### Task statement
Reproduce the listing verbatim.

(CAD and scene scripts)
───
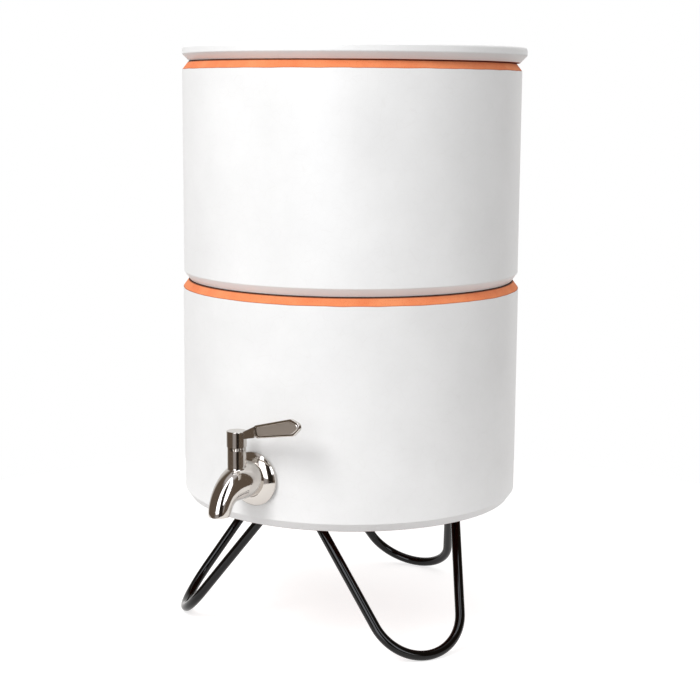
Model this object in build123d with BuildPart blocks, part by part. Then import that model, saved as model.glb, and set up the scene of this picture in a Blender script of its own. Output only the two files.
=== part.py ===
from build123d import *
from math import cos, hypot, radians, sin, tan
import os

# Gravity water filter: two stacked clay pots with a filter candle between them, a lever tap on the
# lower pot and a bent-wire stand. All sizes are in millimetres.
# Frame: the pots' axis is Z, the worktop is z = 0 and the tap points along -Y.

# Stand: a ring on three hairpin legs, all of round rod
rod_diameter = 8.0
stand_height = 107.0
foot_radius = 142.2
foot_bend_radius = 40.3
leg_lean = 36.1
leg_splay = 15.2
leg_azimuths = {"left": -56.2, "right": 58.7, "back": 185.0}
weld_gap = 0.1

# Pots: one wall and floor for both, with a glazed bevel at the base and a bare one at the rim
wall_thickness = 11.0
floor_thickness = 12.0
lower_pot_radius = 140.7
lower_pot_height = 183.8
upper_pot_radius = 140.0
upper_pot_height = 178.3
base_bevel_width = 5.0
base_bevel_height = 7.0
rim_bevel_width = 5.0
rim_bevel_height = 6.5
floor_corner_radius = 10.0
clay_edge_radius = 1.2
foot_ring_height = 6.0
foot_ring_thickness = 10.0
foot_ring_clearance = 1.2

# Lid: a thick disc, laid a little off the pots' axis as it was found
lid_radius = 142.0
lid_thickness = 12.2
lid_bevel_width = 6.0
lid_bevel_height = 6.0
lid_edge_radius = 2.0
lid_shift_x = 1.7
lid_shift_y = 1.1
lid_ring_height = 7.0
lid_ring_thickness = 9.0
lid_ring_clearance = 2.6

# Filter: a domed ceramic candle in a moulded cap, clamped through the upper pot's floor
candle_radius = 34.0
candle_height = 110.0
candle_wall = 8.0
cap_wall = 2.5
cap_floor = 4.0
cap_lip = 9.0
stem_radius = 6.0
stem_bore_radius = 3.0
stem_past_nut = 4.0
stem_hole_clearance = 0.5
filter_washer_radius = 17.0
filter_washer_thickness = 3.0
wing_nut_radius = 11.0
wing_nut_height = 10.0
wing_span = 46.0
wing_height = 17.0
wing_thickness = 4.5
wing_width = 8.0
wing_corner = 3.0

# Tap: heights from the axis of its shank, distances from the back of its flange
tap_height = 145.3
flange_radius = 21.4
flange_edge = 1.6
flange_depth = 7.0
flange_crown_radius = 13.6
flange_bulge_radius = 14.0
boss_radius = 14.8
shank_radius = 8.0
shank_hole_clearance = 0.4
shank_past_nut = 3.0
inlet_radius = 4.5
barrel_standoff = 22.2
barrel_radius = 7.3
barrel_rise = 26.6
barrel_root_radius = 1.2
spout_reach = 45.2
spout_drop = 20.3
spout_lean = 12.2
spout_pull = 15.5
horn_root_rise = 2.4
horn_root_pull = 33.9
horn_shoulder_radius = 14.5
horn_crest_radius = 13.0
horn_bend_radius = 10.7
horn_neck_radius = 9.25
outlet_radius = 8.3
outlet_bore_radius = 6.0
outlet_bore_length = 6.0

# Clamping pieces of the tap on both sides of the curved wall
outer_gasket_radius = 19.5
outer_gasket_thickness = 0.5
inner_gasket_radius = 13.0
inner_gasket_thickness = 2.4
tap_washer_radius = 13.0
tap_washer_thickness = 1.5
lock_nut_flats = 22.0
lock_nut_height = 6.0

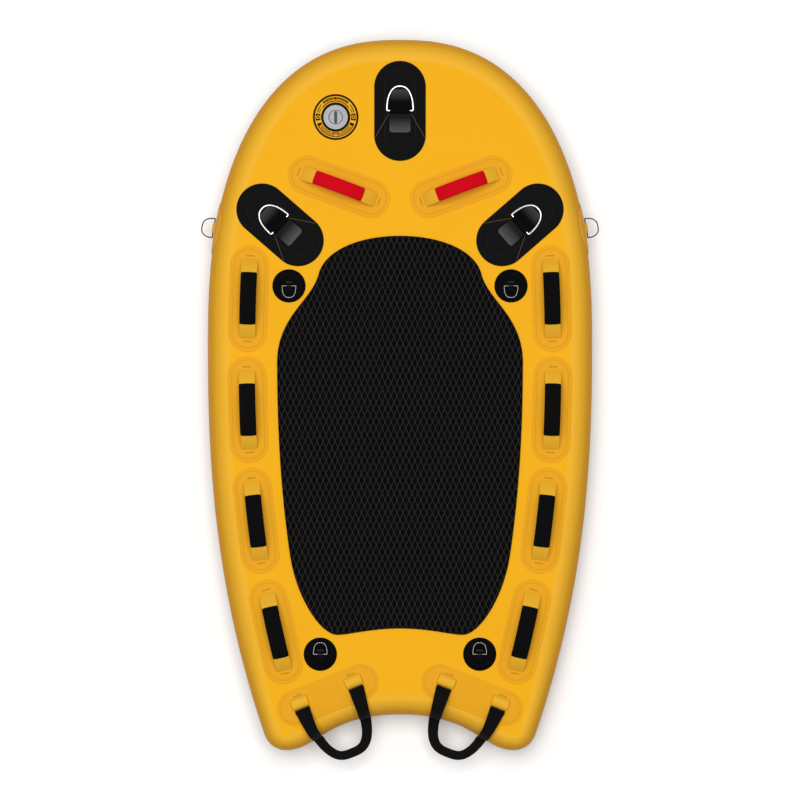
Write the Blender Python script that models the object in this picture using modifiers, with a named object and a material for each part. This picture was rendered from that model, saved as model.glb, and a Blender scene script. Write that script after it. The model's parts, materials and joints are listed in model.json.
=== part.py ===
───
### Completed exercise
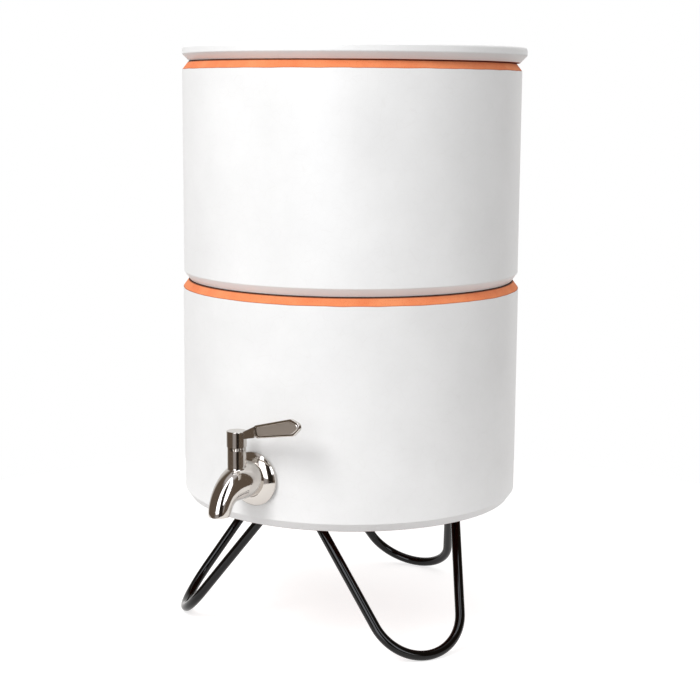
Model this object in build123d with BuildPart blocks, part by part. Then import that model, saved as model.glb, and set up the scene of this picture in a Blender script of its own. Output only the two files.
=== part.py ===
from build123d import *
from math import cos, hypot, radians, sin, tan
import os

# Gravity water filter: two stacked clay pots with a filter candle between them, a lever tap on the
# lower pot and a bent-wire stand. All sizes are in millimetres.
# Frame: the pots' axis is Z, the worktop is z = 0 and the tap points along -Y.

# Stand: a ring on three hairpin legs, all of round rod
rod_diameter = 8.0
stand_height = 107.0
foot_radius = 142.2
foot_bend_radius = 40.3
leg_lean = 36.1
leg_splay = 15.2
leg_azimuths = {"left": -56.2, "right": 58.7, "back": 185.0}
weld_gap = 0.1

# Pots: one wall and floor for both, with a glazed bevel at the base and a bare one at the rim
wall_thickness = 11.0
floor_thickness = 12.0
lower_pot_radius = 140.7
lower_pot_height = 183.8
upper_pot_radius = 140.0
upper_pot_height = 178.3
base_bevel_width = 5.0
base_bevel_height = 7.0
rim_bevel_width = 5.0
rim_bevel_height = 6.5
floor_corner_radius = 10.0
clay_edge_radius = 1.2
foot_ring_height = 6.0
foot_ring_thickness = 10.0
foot_ring_clearance = 1.2

# Lid: a thick disc, laid a little off the pots' axis as it was found
lid_radius = 142.0
lid_thickness = 12.2
lid_bevel_width = 6.0
lid_bevel_height = 6.0
lid_edge_radius = 2.0
lid_shift_x = 1.7
lid_shift_y = 1.1
lid_ring_height = 7.0
lid_ring_thickness = 9.0
lid_ring_clearance = 2.6

# Filter: a domed ceramic candle in a moulded cap, clamped through the upper pot's floor
candle_radius = 34.0
candle_height = 110.0
candle_wall = 8.0
cap_wall = 2.5
cap_floor = 4.0
cap_lip = 9.0
stem_radius = 6.0
stem_bore_radius = 3.0
stem_past_nut = 4.0
stem_hole_clearance = 0.5
filter_washer_radius = 17.0
filter_washer_thickness = 3.0
wing_nut_radius = 11.0
wing_nut_height = 10.0
wing_span = 46.0
wing_height = 17.0
wing_thickness = 4.5
wing_width = 8.0
wing_corner = 3.0

# Tap: heights from the axis of its shank, distances from the back of its flange
tap_height = 145.3
flange_radius = 21.4
flange_edge = 1.6
flange_depth = 7.0
flange_crown_radius = 13.6
flange_bulge_radius = 14.0
boss_radius = 14.8
shank_radius = 8.0
shank_hole_clearance = 0.4
shank_past_nut = 3.0
inlet_radius = 4.5
barrel_standoff = 22.2
barrel_radius = 7.3
barrel_rise = 26.6
barrel_root_radius = 1.2
spout_reach = 45.2
spout_drop = 20.3
spout_lean = 12.2
spout_pull = 15.5
horn_root_rise = 2.4
horn_root_pull = 33.9
horn_shoulder_radius = 14.5
horn_crest_radius = 13.0
horn_bend_radius = 10.7
horn_neck_radius = 9.25
outlet_radius = 8.3
outlet_bore_radius = 6.0
outlet_bore_length = 6.0

# Clamping pieces of the tap on both sides of the curved wall
outer_gasket_radius = 19.5
outer_gasket_thickness = 0.5
inner_gasket_radius = 13.0
inner_gasket_thickness = 2.4
tap_washer_radius = 13.0
tap_washer_thickness = 1.5
lock_nut_flats = 22.0
lock_nut_height = 6.0

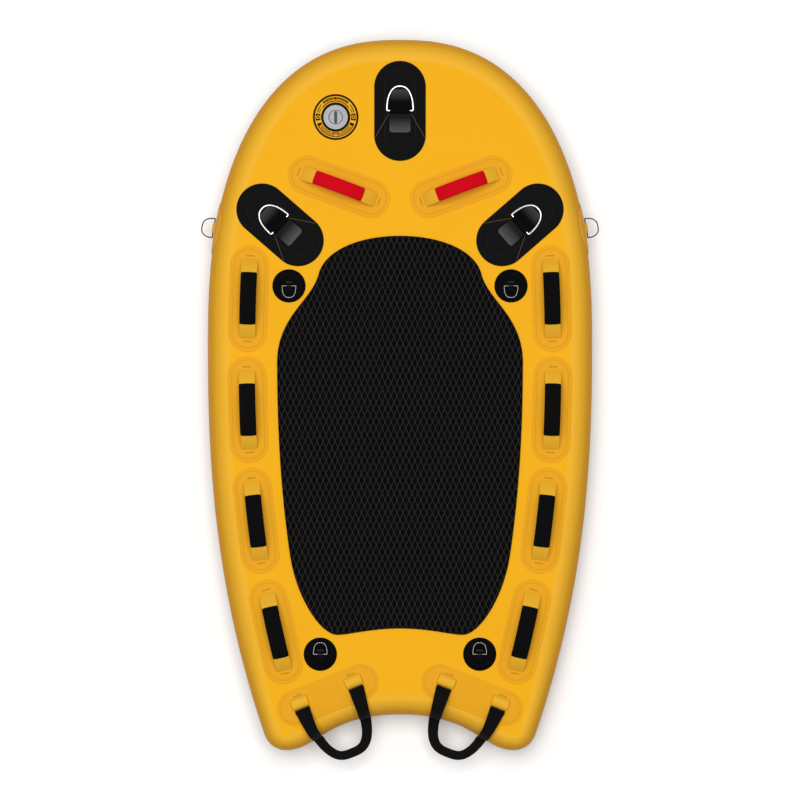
Write the Blender Python script that models the object in this picture using modifiers, with a named object and a material for each part. This picture was rendered from that model, saved as model.glb, and a Blender scene script. Write that script after it. The model's parts, materials and joints are listed in model.json.
=== part.py ===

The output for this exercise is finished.